The Maoists had asked 35 companies, including Sipradi Trading, a dealer of Tata Motors, Hotel Malla and the Jyoti group of industries, to close down their business indefinitely from today. Three bombs had gone off at Hotel Malla two days ago, causing slight damage.

'All the 35 industries closed down their operation indefinitely from today due to lack of security,' Rajendra Khetan, the vice-president of Federation of Nepal Chamber of Commerce and Industry, said. The future of around 25,000 employees and 1 lakh dependants has been threatened due to the closure.

Assuring support to Kathmandu in 'every way possible', Delhi emphasised that if the Maoists wanted a peaceful settlement through talks, they should first give up violence and accept Nepal's 'constitutional monarchy and multiparty democracy'.

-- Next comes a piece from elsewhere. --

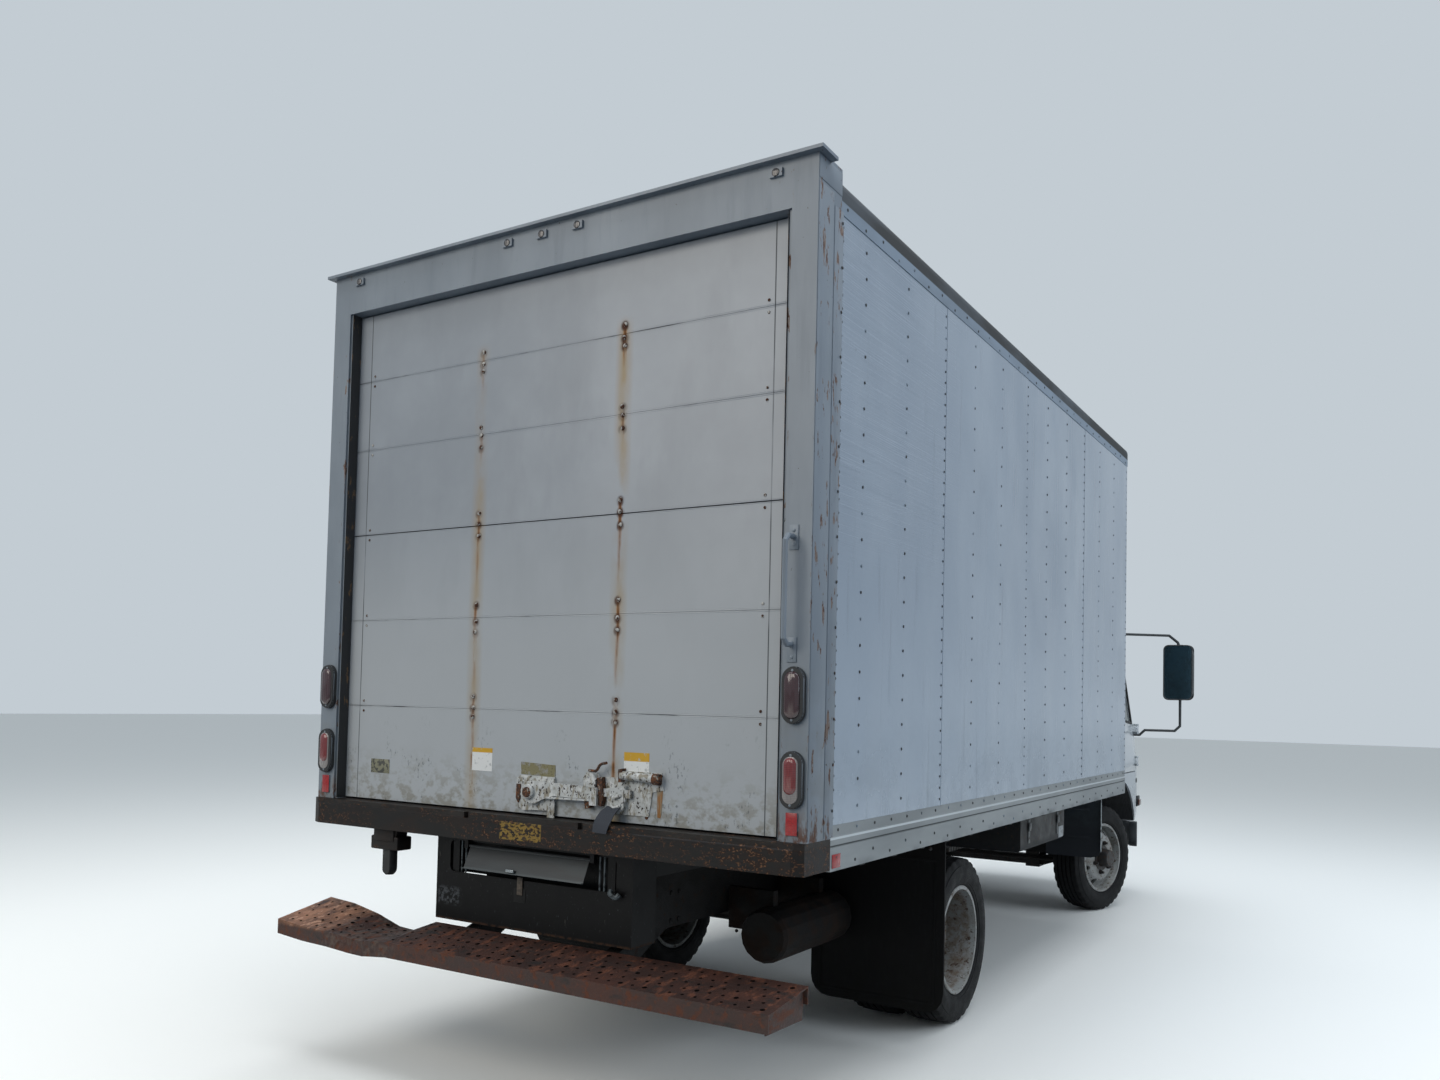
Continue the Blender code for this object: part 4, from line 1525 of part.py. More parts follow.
make_floor()
for side, name in ((-1, "right"), (1, "left")):
    make_side(side, name)
    make_mudflap(side, name)
    make_rear_wheels(side, name)
    make_front_wheel(side, name)
    make_door(side, name)
    make_mirror(side, name)
make_roof()
make_front_wall()
make_rear_frame()
make_sill()
make_roll_door()
make_latch()
make_frame()
make_rear_axle()
make_front_axle()
make_power_unit()
make_underbody()
make_step_bumper()
make_ramp_housing()
make_front_bumper()
make_tie_rod()
make_cab()
make_cab_fittings()
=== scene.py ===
# A used cab-over box truck with a riveted van body, dressed for its portrait.
# Metres, +X forward, +Y to the truck's left, +Z up; the truck stands on z = 0.
# Lengths along the truck are counted forward from the rear frame's outer face.
import math
import random

import bmesh
import bpy
from mathutils import Matrix, Vector


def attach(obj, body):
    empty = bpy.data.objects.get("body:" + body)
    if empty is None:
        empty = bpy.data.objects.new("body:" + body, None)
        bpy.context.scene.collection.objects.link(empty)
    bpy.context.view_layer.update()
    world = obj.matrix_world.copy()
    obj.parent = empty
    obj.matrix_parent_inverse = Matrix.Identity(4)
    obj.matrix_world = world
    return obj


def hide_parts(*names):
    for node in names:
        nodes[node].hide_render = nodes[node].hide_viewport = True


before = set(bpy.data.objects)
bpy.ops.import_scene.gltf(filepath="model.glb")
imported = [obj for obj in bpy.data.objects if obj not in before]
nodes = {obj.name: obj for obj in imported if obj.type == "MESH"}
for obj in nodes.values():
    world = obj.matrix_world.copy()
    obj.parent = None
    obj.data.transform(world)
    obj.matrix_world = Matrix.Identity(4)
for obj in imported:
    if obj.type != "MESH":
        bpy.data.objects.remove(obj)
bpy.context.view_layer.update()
scene = bpy.context.scene
STERN_X = -3.295         # the rear frame's outer face
dice = random.Random(7)


# Camera
# A phone held at eye height behind the truck's right rear corner, turned 32 degrees to its left side.
# Its frame is shifted up a little, so that the van body's upright edges stay nearly parallel.
CAMERA_AT = Vector((-6.613, -2.911, 1.531))
ASIDE = Vector((0.5284, -0.8486, 0.0227))
UPWARD = Vector((-0.0454, -0.0016, 0.9989))
AHEAD = Vector((0.8477, 0.5289, 0.0394))
lens = bpy.data.cameras.new("camera")
lens.lens = 27.91
lens.sensor_width = 36.0
lens.shift_x = 0.0047
lens.shift_y = 0.0810
lens.clip_end = 200.0
camera = bpy.data.objects.new("camera", lens)
camera.matrix_world = Matrix.Translation(CAMERA_AT) @ Matrix(((ASIDE.x, UPWARD.x, -AHEAD.x, 0),
                                                              (ASIDE.y, UPWARD.y, -AHEAD.y, 0),
                                                              (ASIDE.z, UPWARD.z, -AHEAD.z, 0),
                                                              (0, 0, 0, 1)))
scene.collection.objects.link(camera)
scene.camera = camera
scene.view_settings.view_transform = "Standard"


# Floor, backdrop and studio light
# A pale seamless floor and a pale room, both of which throw little light back on the underside.
# Three large soft lamps stand overhead, behind the truck and on its right.
def linear(shade):
    """An sRGB hex shade as linear red, green, blue and alpha."""
    channels = [int(shade[start:start + 2], 16) / 255 for start in (1, 3, 5)]
    return tuple(c / 12.92 if c <= 0.04045 else ((c + 0.055) / 1.055) ** 2.4 for c in channels) + (1.0,)


def add(tree, kind, inputs=None, **settings):
    """Adds a node with its settings by name and its inputs, each a value or another node's output."""
    made = tree.nodes.new(kind)
    for name, value in settings.items():
        setattr(made, name, value)
    for name, value in (inputs or {}).items():
        if isinstance(value, bpy.types.NodeSocket):
            tree.links.new(value, made.inputs[name])
        else:
            made.inputs[name].default_value = value
    return made


def looked_at(tree):
    """1 on rays from the camera, a gloss or glass, and 0 on the rays that carry light between surfaces."""
    rays = add(tree, "ShaderNodeLightPath").outputs
    shown = add(tree, "ShaderNodeMath", {0: rays["Is Camera Ray"], 1: rays["Is Glossy Ray"]},
                operation="MAXIMUM")
    return add(tree, "ShaderNodeMath", {0: shown.outputs[0], 1: rays["Is Transmission Ray"]},
               operation="MAXIMUM").outputs[0]


FLOOR_SHADE = linear("#fbfbf5")
FLOOR_UNDER = linear("#59606a")
ROOM_SHADE = linear("#c3ccd3")
floor_paint = bpy.data.materials.new("studio_floor")
floor_paint.use_nodes = True
paving = floor_paint.node_tree
mixed = add(paving, "ShaderNodeMix", {0: looked_at(paving), 6: FLOOR_UNDER, 7: FLOOR_SHADE}, data_type="RGBA")
paving.links.new(mixed.outputs[2], paving.nodes["Principled BSDF"].inputs["Base Color"])
floor_paint.node_tree.nodes["Principled BSDF"].inputs["Roughness"].default_value = 0.75
sweep = bmesh.new()
bmesh.ops.create_grid(sweep, x_segments=1, y_segments=1, size=60)
floor_mesh = bpy.data.meshes.new("studio_floor")
sweep.to_mesh(floor_mesh)
sweep.free()
floor_mesh.materials.append(floor_paint)
floor = bpy.data.objects.new("studio_floor", floor_mesh)
floor.location.z = -0.001
scene.collection.objects.link(floor)

sky = bpy.data.worlds.new("white_room")
sky.use_nodes = True
scene.world = sky
room = sky.node_tree
room.nodes.clear()
high = add(room, "ShaderNodeSeparateXYZ", {0: add(room, "ShaderNodeTexCoord").outputs["Generated"]})
lift = add(room, "ShaderNodeMapRange", {0: high.outputs["Z"], 1: -0.10, 2: 0.55})
dome = add(room, "ShaderNodeMix", {0: lift.outputs[0], 6: linear("#6f7a84"), 7: linear("#dbe6f2")},
           data_type="RGBA")
ambient = add(room, "ShaderNodeBackground", {"Color": dome.outputs[2], "Strength": 0.62})
backdrop = add(room, "ShaderNodeBackground", {"Color": ROOM_SHADE, "Strength": 1.0})
both = add(room, "ShaderNodeMixShader", {0: looked_at(room), 1: ambient.outputs[0], 2: backdrop.outputs[0]})
add(room, "ShaderNodeOutputWorld", {"Surface": both.outputs[0]})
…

The Indian leadership conveyed this message to visiting Nepal Prime Minister Sher Bahadur Deuba during talks yesterday. He met almost all key leaders, including Prime Minister Manmohan Singh, foreign minister K. Natwar Singh, defence minister Pranab Mukherjee and home minister Shivraj Patil.

Deuba also called on President A.P.J. Abdul Kalam, and met United Progressive Alliance chairperson and Congress chief Sonia Gandhi this evening. Delhi feels the Maoists ' with their links to the People's War Group and the Maoist Communist Centre in India ' are a 'common threat' to both countries. India was of the opinion that the Royal Nepal Army was no longer a 'ceremonial army' and could take the Maoists head on, given proper support -- both military and political.

The toughening of India's stand vis-a-vis the armed rebels came in the wake of a Maoist statement criticising Delhi's attempt to 'colonise' Nepal ' as it allegedly did with Sikkim and Bhutan ' through Deuba's 'puppet' government. The statement, issued in Nepal some days ago, showed the rebel outfit had gone back to its earlier stand bracketing India and the US as major enemies.